◆ **Data provided**:
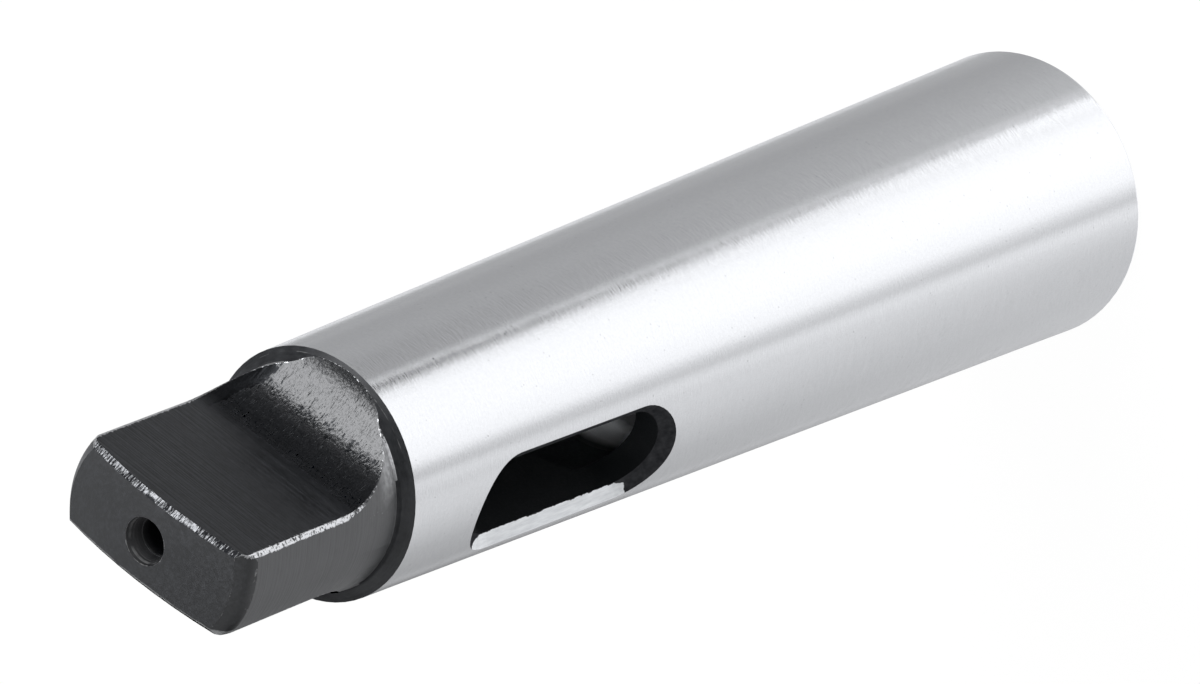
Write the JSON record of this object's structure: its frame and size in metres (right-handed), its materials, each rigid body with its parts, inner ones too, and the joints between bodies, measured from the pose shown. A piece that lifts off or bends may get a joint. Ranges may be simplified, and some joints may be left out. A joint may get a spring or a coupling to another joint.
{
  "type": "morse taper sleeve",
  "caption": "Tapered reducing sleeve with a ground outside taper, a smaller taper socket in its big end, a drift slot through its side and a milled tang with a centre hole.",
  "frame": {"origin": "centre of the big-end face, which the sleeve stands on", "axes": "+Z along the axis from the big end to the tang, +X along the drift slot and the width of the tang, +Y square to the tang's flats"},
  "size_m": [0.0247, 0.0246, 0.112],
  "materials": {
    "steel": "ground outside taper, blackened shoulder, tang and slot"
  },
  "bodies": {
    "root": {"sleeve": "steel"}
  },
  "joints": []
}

◆ **Goal**: Take the lines above and print them exactly.

◆ **Reply to the exercise**:
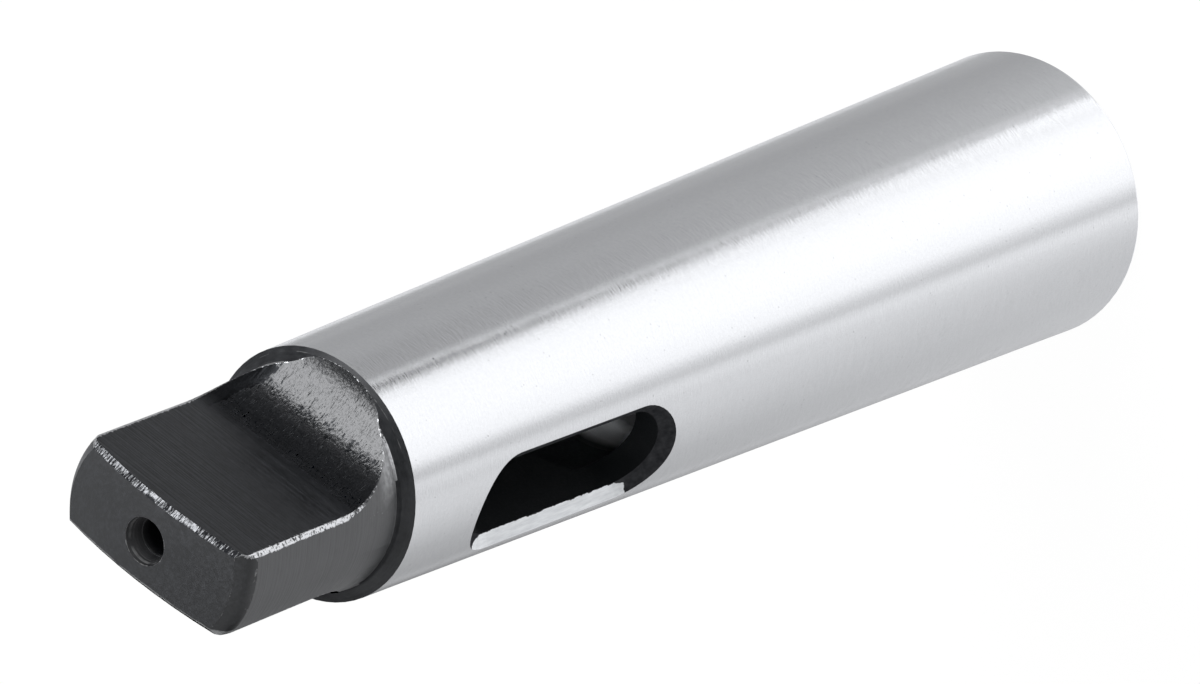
Write the JSON record of this object's structure: its frame and size in metres (right-handed), its materials, each rigid body with its parts, inner ones too, and the joints between bodies, measured from the pose shown. A piece that lifts off or bends may get a joint. Ranges may be simplified, and some joints may be left out. A joint may get a spring or a coupling to another joint.
{
  "type": "morse taper sleeve",
  "caption": "Tapered reducing sleeve with a ground outside taper, a smaller taper socket in its big end, a drift slot through its side and a milled tang with a centre hole.",
  "frame": {"origin": "centre of the big-end face, which the sleeve stands on", "axes": "+Z along the axis from the big end to the tang, +X along the drift slot and the width of the tang, +Y square to the tang's flats"},
  "size_m": [0.0247, 0.0246, 0.112],
  "materials": {
    "steel": "ground outside taper, blackened shoulder, tang and slot"
  },
  "bodies": {
    "root": {"sleeve": "steel"}
  },
  "joints": []
}